§ **REQUEST**:
The data below holds the lines to copy: everything from the line containing "first = roller_rings[0]" to the line containing "in imported if", both ends included, set down exactly.

§ **RAW RECORDS**:

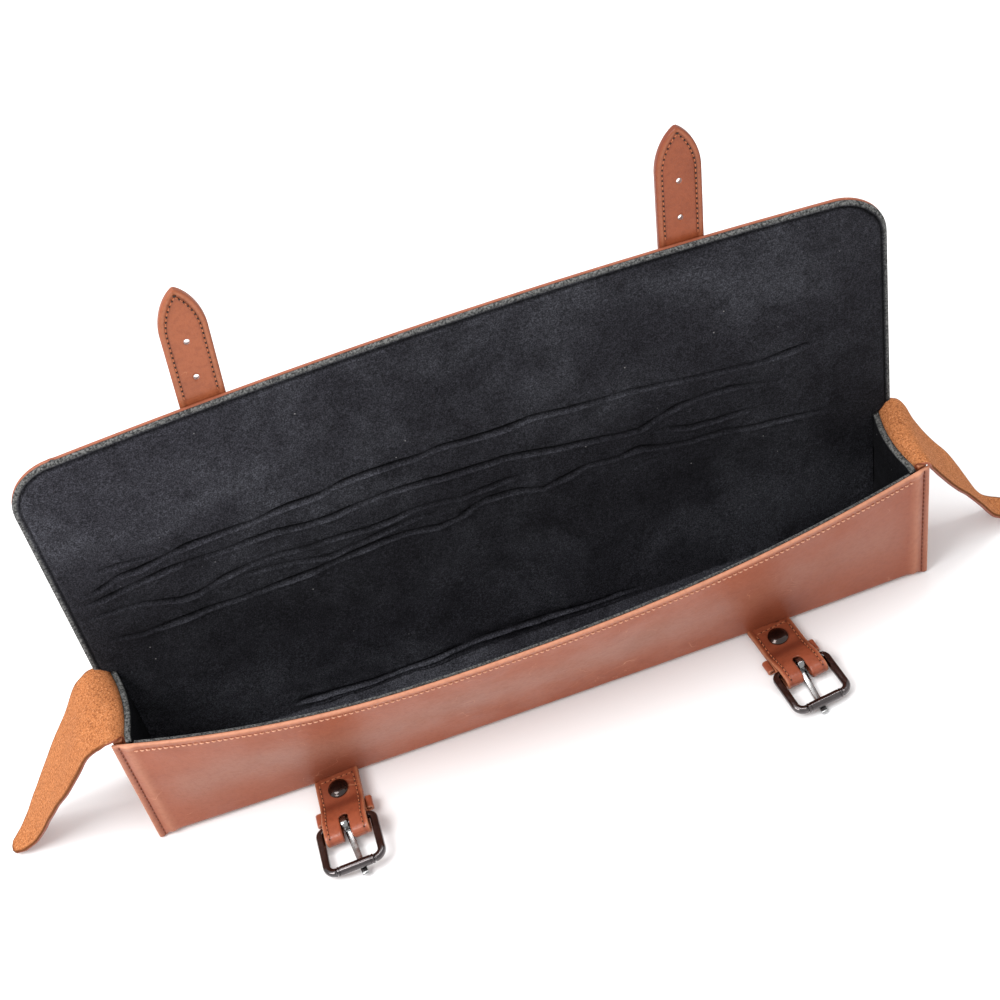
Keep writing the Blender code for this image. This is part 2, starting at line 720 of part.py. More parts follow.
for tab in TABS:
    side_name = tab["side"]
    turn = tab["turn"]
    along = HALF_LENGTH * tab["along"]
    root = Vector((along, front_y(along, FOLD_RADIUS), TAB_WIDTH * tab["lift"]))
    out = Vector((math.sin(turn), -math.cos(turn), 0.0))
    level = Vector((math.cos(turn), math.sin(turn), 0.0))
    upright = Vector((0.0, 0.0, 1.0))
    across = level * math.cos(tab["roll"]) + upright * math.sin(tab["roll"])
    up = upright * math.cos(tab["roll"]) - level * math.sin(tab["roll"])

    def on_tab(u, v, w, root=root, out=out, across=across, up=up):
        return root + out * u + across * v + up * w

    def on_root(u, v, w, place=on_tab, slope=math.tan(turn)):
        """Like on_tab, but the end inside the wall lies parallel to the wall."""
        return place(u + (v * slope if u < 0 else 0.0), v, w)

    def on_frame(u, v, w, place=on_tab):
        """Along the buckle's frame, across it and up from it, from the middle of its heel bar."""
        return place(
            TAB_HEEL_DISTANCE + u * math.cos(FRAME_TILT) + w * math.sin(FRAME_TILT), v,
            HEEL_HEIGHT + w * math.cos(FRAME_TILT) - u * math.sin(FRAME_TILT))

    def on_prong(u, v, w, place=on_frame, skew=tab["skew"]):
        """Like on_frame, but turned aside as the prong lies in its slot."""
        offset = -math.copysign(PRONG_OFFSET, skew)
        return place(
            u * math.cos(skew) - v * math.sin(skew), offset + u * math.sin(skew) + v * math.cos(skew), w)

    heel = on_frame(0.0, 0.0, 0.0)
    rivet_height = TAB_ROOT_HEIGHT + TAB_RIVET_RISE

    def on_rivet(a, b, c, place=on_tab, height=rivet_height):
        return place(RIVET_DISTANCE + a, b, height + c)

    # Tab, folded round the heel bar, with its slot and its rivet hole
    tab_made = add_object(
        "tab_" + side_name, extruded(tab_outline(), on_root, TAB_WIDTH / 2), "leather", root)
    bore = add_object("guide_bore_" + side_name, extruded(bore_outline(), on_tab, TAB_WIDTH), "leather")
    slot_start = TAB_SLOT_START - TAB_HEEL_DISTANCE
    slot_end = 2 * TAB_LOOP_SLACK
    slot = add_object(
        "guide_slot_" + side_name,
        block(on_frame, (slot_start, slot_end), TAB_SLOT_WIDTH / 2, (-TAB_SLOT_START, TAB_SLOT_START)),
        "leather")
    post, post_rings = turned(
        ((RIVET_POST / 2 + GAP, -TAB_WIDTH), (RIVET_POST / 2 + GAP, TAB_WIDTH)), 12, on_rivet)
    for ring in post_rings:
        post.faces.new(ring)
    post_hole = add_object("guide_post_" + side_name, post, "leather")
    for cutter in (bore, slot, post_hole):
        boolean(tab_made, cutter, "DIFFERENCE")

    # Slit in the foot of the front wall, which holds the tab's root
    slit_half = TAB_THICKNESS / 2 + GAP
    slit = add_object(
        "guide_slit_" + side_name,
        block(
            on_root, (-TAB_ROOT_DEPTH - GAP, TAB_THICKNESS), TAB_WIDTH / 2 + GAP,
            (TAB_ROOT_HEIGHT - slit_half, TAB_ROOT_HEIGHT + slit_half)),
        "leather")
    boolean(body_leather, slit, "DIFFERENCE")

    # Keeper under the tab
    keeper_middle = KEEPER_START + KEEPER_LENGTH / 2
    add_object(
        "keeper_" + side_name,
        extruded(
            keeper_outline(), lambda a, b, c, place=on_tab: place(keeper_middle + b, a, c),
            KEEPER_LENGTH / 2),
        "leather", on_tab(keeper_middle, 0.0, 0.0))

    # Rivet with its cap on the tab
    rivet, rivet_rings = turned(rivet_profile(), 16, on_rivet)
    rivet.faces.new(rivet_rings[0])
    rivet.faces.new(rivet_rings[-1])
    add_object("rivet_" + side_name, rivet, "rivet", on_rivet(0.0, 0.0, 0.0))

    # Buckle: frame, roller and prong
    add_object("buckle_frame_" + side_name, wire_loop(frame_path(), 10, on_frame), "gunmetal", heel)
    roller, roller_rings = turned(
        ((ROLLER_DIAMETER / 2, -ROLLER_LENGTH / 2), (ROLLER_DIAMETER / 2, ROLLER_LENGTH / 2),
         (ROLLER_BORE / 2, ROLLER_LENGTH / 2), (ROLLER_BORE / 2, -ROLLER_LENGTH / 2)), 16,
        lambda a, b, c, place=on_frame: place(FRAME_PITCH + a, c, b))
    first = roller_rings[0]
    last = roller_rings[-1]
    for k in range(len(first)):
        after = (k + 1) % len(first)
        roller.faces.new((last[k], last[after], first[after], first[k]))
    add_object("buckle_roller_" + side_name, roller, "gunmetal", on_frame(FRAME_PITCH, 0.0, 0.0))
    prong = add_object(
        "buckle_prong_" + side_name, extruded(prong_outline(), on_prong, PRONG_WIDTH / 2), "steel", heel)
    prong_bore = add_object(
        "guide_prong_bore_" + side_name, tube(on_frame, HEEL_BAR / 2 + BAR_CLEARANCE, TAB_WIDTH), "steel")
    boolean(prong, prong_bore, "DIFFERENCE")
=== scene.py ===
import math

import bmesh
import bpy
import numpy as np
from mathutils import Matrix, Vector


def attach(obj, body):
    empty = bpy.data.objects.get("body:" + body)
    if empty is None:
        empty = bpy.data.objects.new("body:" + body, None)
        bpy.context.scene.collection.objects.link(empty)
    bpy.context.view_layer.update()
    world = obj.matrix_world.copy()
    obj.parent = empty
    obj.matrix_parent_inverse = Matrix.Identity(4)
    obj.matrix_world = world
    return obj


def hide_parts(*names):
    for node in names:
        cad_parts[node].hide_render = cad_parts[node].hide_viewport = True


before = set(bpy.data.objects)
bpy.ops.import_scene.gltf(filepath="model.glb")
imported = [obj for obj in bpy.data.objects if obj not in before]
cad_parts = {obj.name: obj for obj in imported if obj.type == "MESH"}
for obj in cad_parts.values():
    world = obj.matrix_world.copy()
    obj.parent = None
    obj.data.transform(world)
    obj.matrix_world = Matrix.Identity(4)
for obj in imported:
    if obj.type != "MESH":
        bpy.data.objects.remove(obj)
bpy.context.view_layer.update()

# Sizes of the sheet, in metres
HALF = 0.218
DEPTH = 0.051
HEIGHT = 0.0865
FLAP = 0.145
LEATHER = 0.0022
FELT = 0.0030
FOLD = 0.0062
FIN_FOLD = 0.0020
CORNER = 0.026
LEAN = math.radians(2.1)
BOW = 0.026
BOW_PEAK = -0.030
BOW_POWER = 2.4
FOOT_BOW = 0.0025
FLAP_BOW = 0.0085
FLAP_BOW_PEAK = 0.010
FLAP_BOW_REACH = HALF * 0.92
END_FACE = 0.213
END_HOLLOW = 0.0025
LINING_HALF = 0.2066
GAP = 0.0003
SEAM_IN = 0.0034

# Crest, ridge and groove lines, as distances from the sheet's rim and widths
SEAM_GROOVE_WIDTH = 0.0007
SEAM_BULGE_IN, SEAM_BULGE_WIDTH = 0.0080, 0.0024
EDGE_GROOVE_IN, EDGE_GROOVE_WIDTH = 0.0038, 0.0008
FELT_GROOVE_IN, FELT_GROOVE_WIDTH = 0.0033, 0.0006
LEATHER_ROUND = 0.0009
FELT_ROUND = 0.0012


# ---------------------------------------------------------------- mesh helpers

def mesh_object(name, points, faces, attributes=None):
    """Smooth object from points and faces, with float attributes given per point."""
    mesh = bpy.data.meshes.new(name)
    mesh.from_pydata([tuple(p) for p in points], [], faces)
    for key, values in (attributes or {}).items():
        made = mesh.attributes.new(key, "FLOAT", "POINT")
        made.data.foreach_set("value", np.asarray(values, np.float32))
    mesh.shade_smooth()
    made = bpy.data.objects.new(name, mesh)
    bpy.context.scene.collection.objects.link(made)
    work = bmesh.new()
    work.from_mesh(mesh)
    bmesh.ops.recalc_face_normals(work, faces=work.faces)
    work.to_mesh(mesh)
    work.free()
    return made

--

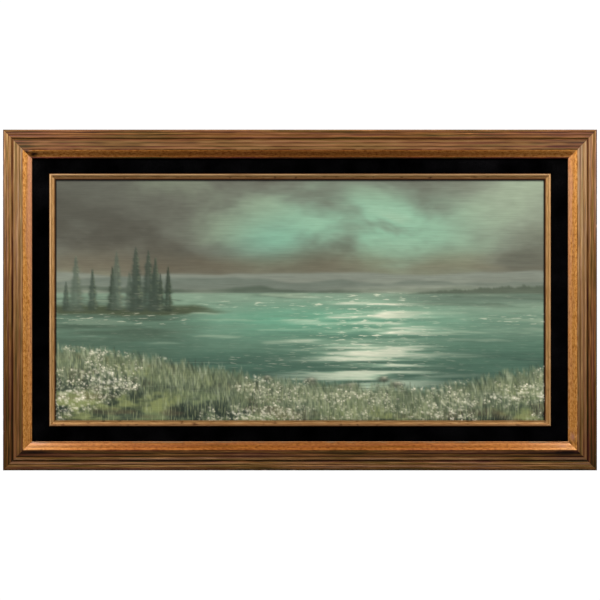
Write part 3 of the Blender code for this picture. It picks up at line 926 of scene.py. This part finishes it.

...

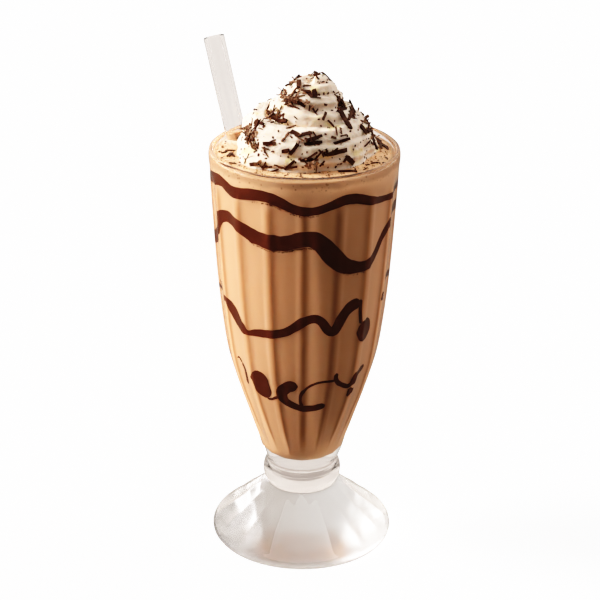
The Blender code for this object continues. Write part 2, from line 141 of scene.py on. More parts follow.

§ **COMPLETE ANSWER**:
    first = roller_rings[0]
    last = roller_rings[-1]
    for k in range(len(first)):
        after = (k + 1) % len(first)
        roller.faces.new((last[k], last[after], first[after], first[k]))
    add_object("buckle_roller_" + side_name, roller, "gunmetal", on_frame(FRAME_PITCH, 0.0, 0.0))
    prong = add_object(
        "buckle_prong_" + side_name, extruded(prong_outline(), on_prong, PRONG_WIDTH / 2), "steel", heel)
    prong_bore = add_object(
        "guide_prong_bore_" + side_name, tube(on_frame, HEEL_BAR / 2 + BAR_CLEARANCE, TAB_WIDTH), "steel")
    boolean(prong, prong_bore, "DIFFERENCE")
=== scene.py ===
import math

import bmesh
import bpy
import numpy as np
from mathutils import Matrix, Vector


def attach(obj, body):
    empty = bpy.data.objects.get("body:" + body)
    if empty is None:
        empty = bpy.data.objects.new("body:" + body, None)
        bpy.context.scene.collection.objects.link(empty)
    bpy.context.view_layer.update()
    world = obj.matrix_world.copy()
    obj.parent = empty
    obj.matrix_parent_inverse = Matrix.Identity(4)
    obj.matrix_world = world
    return obj


def hide_parts(*names):
    for node in names:
        cad_parts[node].hide_render = cad_parts[node].hide_viewport = True


before = set(bpy.data.objects)
bpy.ops.import_scene.gltf(filepath="model.glb")
imported = [obj for obj in bpy.data.objects if obj not in before]
cad_parts = {obj.name: obj for obj in imported if obj.type == "MESH"}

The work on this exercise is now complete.